» SUPPLIED DATA:
---

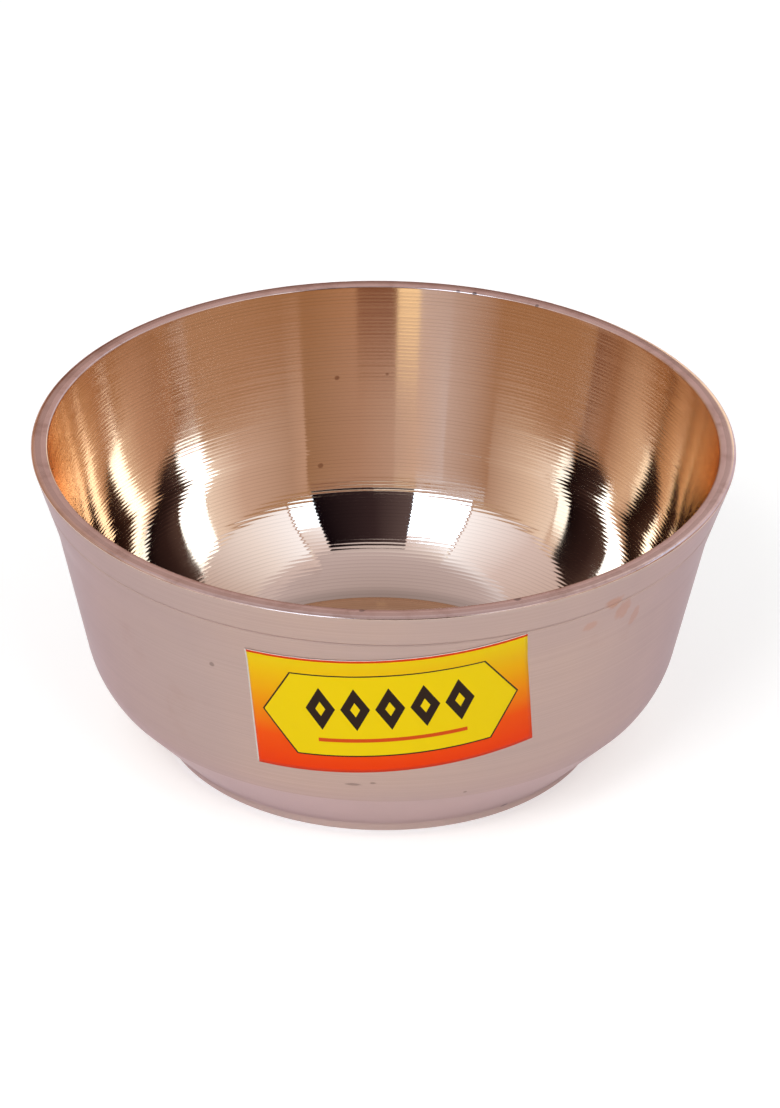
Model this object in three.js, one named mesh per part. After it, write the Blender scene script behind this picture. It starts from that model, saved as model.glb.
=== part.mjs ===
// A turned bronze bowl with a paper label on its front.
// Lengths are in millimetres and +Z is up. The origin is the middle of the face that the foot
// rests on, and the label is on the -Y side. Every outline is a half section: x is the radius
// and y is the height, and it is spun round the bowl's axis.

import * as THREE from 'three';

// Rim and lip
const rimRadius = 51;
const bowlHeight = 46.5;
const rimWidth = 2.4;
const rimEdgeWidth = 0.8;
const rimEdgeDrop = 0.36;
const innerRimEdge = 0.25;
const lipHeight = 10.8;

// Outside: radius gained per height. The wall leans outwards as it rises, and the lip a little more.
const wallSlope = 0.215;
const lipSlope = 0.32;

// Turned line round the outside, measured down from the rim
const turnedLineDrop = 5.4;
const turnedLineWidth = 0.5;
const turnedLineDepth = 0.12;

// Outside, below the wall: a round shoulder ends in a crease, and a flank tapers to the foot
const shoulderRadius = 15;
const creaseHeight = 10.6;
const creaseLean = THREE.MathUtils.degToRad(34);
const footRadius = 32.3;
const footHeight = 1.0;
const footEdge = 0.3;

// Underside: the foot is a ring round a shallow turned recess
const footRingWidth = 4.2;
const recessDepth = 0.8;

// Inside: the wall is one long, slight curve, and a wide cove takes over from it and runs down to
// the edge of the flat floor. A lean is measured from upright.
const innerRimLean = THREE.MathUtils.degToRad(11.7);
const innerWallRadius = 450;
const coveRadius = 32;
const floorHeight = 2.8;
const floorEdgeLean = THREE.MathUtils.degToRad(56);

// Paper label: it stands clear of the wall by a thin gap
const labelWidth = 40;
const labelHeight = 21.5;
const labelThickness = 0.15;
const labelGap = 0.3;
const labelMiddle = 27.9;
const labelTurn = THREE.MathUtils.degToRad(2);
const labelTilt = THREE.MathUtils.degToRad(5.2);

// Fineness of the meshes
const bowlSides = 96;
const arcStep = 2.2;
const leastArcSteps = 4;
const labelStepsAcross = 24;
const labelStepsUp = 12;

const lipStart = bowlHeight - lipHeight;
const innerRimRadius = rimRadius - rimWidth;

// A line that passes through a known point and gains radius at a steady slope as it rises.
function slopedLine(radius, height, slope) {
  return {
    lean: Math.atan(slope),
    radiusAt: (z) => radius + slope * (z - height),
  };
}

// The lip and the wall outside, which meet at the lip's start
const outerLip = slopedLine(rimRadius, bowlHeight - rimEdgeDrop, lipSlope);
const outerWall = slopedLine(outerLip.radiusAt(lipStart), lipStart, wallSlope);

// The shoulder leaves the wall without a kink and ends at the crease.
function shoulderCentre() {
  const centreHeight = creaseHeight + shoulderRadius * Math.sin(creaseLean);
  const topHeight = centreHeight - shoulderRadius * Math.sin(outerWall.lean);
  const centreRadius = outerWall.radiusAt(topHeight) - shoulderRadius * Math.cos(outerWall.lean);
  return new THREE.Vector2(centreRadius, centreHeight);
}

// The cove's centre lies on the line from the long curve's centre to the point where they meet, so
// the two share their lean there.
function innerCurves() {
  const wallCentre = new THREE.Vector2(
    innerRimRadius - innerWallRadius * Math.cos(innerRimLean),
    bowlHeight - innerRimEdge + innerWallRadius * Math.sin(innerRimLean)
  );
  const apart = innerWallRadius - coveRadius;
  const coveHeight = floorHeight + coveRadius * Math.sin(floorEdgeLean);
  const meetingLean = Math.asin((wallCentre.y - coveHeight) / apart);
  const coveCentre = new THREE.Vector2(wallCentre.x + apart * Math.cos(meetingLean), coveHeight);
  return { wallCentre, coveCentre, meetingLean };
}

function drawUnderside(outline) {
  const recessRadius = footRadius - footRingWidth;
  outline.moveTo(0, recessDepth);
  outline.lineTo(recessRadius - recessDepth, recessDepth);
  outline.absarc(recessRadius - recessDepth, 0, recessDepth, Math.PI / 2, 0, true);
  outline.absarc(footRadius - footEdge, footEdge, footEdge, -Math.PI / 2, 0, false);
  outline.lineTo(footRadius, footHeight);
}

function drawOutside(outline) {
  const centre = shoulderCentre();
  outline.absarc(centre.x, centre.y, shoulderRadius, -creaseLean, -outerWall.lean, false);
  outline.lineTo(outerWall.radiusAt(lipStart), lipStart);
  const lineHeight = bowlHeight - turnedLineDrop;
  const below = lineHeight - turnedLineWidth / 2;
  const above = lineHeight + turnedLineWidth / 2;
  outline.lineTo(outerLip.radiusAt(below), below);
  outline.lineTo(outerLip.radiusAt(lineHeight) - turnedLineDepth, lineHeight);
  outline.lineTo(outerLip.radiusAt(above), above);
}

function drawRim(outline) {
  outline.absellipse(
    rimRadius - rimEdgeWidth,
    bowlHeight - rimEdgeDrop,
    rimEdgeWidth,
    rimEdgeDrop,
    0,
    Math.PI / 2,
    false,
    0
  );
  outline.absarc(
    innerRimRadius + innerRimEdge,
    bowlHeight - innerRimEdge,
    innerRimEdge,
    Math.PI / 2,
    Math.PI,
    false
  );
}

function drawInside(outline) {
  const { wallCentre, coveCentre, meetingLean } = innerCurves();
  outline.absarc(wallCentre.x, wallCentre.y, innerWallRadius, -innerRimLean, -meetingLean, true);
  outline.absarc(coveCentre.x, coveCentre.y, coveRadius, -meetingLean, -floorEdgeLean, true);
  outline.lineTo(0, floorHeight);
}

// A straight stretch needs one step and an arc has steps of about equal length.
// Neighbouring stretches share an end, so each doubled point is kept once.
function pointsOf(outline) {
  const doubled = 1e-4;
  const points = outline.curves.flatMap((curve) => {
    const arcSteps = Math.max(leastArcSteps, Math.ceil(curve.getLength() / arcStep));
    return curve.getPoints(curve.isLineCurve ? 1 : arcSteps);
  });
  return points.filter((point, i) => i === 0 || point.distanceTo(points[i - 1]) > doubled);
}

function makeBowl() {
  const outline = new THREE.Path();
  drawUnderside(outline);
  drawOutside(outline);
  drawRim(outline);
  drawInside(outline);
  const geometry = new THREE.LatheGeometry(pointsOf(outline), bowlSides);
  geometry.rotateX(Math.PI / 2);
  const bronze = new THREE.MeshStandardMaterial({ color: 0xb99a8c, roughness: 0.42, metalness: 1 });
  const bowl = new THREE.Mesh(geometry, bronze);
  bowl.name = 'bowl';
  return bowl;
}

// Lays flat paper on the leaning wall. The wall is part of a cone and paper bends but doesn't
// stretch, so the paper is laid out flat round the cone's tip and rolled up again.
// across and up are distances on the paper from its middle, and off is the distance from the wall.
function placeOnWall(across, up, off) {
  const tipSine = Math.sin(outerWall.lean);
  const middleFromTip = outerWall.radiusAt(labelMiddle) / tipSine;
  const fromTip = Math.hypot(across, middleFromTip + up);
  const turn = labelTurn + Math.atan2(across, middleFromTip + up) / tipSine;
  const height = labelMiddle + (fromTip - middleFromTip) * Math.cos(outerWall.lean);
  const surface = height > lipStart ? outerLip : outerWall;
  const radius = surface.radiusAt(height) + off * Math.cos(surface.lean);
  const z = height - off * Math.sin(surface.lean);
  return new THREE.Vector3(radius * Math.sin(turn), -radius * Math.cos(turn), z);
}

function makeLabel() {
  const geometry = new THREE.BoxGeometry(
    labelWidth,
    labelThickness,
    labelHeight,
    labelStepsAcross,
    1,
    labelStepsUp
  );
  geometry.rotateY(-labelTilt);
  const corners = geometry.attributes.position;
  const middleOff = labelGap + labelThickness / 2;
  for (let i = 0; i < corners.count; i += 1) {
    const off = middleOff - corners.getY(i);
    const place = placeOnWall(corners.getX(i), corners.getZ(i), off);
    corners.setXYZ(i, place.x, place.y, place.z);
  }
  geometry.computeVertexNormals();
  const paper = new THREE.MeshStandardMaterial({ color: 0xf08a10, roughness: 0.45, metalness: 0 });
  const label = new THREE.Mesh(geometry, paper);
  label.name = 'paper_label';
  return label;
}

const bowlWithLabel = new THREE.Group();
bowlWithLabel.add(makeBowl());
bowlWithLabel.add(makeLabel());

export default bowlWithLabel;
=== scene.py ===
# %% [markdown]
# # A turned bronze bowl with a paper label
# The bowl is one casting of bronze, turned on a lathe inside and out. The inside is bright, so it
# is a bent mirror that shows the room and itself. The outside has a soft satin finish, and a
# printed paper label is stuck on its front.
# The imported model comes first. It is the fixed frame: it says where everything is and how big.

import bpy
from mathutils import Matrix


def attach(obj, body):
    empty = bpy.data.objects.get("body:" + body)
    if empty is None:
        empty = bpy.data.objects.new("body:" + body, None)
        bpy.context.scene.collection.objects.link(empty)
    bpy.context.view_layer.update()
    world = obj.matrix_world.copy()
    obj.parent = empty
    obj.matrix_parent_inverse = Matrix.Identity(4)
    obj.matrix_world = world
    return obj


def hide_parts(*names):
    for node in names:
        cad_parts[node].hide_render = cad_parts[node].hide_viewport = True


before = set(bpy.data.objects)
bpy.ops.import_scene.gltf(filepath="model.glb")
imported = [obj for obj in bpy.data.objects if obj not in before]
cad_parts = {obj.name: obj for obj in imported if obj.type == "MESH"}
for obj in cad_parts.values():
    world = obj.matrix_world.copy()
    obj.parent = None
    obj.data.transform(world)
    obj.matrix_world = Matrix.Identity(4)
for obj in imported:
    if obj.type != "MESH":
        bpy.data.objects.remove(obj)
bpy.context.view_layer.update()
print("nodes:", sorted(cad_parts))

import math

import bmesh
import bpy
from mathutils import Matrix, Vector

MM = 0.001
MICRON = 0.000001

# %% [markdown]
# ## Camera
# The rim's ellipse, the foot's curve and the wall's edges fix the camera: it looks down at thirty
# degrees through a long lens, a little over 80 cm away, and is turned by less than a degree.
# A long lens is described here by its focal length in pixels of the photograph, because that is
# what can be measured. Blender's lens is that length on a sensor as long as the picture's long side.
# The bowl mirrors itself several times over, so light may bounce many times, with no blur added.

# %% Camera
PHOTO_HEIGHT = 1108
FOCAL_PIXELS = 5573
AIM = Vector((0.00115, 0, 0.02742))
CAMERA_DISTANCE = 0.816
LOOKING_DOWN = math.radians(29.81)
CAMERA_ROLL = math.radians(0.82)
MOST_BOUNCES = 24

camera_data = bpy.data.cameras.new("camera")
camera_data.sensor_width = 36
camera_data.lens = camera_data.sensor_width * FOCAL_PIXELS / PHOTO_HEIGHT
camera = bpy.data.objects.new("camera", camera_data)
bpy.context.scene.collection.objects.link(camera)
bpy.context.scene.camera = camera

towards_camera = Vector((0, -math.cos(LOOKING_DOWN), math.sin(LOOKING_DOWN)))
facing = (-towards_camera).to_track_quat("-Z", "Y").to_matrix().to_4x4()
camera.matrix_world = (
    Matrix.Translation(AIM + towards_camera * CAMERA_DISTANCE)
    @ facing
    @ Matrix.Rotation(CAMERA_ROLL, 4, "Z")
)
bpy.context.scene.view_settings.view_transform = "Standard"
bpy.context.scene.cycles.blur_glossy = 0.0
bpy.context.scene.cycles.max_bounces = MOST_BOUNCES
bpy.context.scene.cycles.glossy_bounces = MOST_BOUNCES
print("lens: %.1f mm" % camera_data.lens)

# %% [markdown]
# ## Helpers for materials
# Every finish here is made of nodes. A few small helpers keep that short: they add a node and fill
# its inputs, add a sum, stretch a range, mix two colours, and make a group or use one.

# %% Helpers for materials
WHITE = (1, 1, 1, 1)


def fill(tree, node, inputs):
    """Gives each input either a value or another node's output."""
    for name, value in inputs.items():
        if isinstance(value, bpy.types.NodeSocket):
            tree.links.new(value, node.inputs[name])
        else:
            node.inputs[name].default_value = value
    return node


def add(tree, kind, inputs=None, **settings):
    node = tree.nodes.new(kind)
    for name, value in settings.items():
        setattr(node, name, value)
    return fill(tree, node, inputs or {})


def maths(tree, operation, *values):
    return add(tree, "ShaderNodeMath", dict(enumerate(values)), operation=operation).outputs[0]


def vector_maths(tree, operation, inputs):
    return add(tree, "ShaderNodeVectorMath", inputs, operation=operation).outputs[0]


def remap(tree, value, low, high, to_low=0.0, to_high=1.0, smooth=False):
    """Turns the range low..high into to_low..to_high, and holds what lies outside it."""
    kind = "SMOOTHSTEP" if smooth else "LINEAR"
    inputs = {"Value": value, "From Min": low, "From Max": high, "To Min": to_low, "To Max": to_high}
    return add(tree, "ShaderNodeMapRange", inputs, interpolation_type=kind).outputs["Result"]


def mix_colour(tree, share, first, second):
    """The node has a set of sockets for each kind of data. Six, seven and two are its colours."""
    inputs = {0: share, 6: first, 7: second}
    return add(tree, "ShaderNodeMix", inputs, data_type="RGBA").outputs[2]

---

The lines to be given again exactly are those from the one containing "const bowlWithLabel = new THREE.Group();" up to and including the one containing "bpy.data.objects.remove(obj)".

const bowlWithLabel = new THREE.Group();
bowlWithLabel.add(makeBowl());
bowlWithLabel.add(makeLabel());

export default bowlWithLabel;
=== scene.py ===
# %% [markdown]
# # A turned bronze bowl with a paper label
# The bowl is one casting of bronze, turned on a lathe inside and out. The inside is bright, so it
# is a bent mirror that shows the room and itself. The outside has a soft satin finish, and a
# printed paper label is stuck on its front.
# The imported model comes first. It is the fixed frame: it says where everything is and how big.

import bpy
from mathutils import Matrix


def attach(obj, body):
    empty = bpy.data.objects.get("body:" + body)
    if empty is None:
        empty = bpy.data.objects.new("body:" + body, None)
        bpy.context.scene.collection.objects.link(empty)
    bpy.context.view_layer.update()
    world = obj.matrix_world.copy()
    obj.parent = empty
    obj.matrix_parent_inverse = Matrix.Identity(4)
    obj.matrix_world = world
    return obj


def hide_parts(*names):
    for node in names:
        cad_parts[node].hide_render = cad_parts[node].hide_viewport = True


before = set(bpy.data.objects)
bpy.ops.import_scene.gltf(filepath="model.glb")
imported = [obj for obj in bpy.data.objects if obj not in before]
cad_parts = {obj.name: obj for obj in imported if obj.type == "MESH"}
for obj in cad_parts.values():
    world = obj.matrix_world.copy()
    obj.parent = None
    obj.data.transform(world)
    obj.matrix_world = Matrix.Identity(4)
for obj in imported:
    if obj.type != "MESH":
        bpy.data.objects.remove(obj)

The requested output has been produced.